Among the works of 1808, the account continues, was the
Missa Pastoril (CPM 108). It was recorded in 1998 by the Ensemble Turicum, whose website is: www.ensembleturicum.ch We learn from Monteiro Neto that both the Queen of Portugal and Vitória Maria da Cruz, José Mauricio's mother, died on the same day, March 20, 1816. Their deaths led him to compose the two works now considered his best masterpieces:

It is not known where Vitória Maria was buried. But the sorrow of her son would be revealed in his Missa de Requiem (CPM 185) - Requiem Mass and in the Ofício dos Defuntos (CPM 186), - Officium for the Dead, requested by the Ordem Terceira do Carmo to their funeral mass in the memory of the queen. These are regarded today as his two masterpieces.

On July 4th Fortunato Mazziotti was nominated master of the Royal Chapel. This nomination was a way to make clear to José Mauricio he would work no more for the Chapel.

Monteiro Neto tells us that a Royal wedding in 1817 included a group of 16 skilled musicians from Europe, giving José Mauricio the opportunity to compose 12 Divertimenti for the ceremony. The year 1817 was also when José Mauricio Nunes Garcia composed the first Brazilian opera, Le Due Gemelle (The Two Twins). His output in 1818 included, we are told by Monteiro Neto, a Novena (CPM 67), a Mass for the Feast of Our Lady of Carmel (CPM 110), a Qui Sedes and Quoniam (CPM 163) and three Motets, as well as a Mass for Feast of the Beheading of St. John the Baptist.
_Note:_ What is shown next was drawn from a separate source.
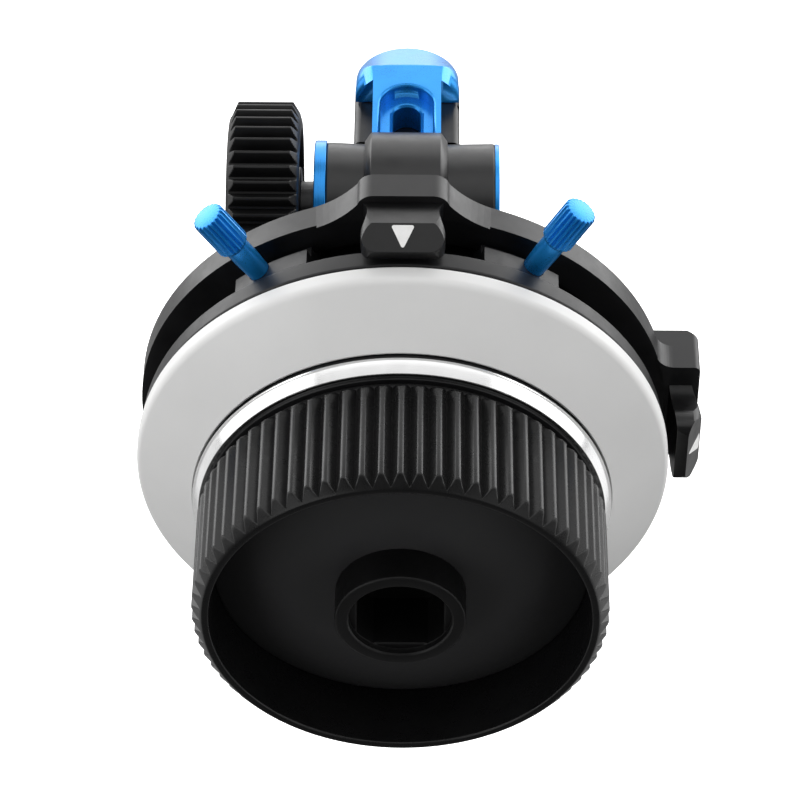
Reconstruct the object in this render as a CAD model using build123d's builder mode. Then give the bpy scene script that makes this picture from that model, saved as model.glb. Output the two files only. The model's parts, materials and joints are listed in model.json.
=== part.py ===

We are further informed by Monteiro Neto that in December 1819 he conducted the first Brazilian performance of Mozart's Requiem (K 626).

The account of Monteiro Neto relates that the score of Le Due Gemelle was destroyed by fire in 1825, and that José Mauricio wrote his last work, St. Cecilia's Mass the following year. The Brazilian Webmaster says the wages of Church musicians had long been unpaid, due to financial problems, and a demand for payment was made in 1828 but was not successful. He reports that lack of money contributed to José Mauricio Nunes Garcia's loss of health, and reports that he died on April 18, 1830.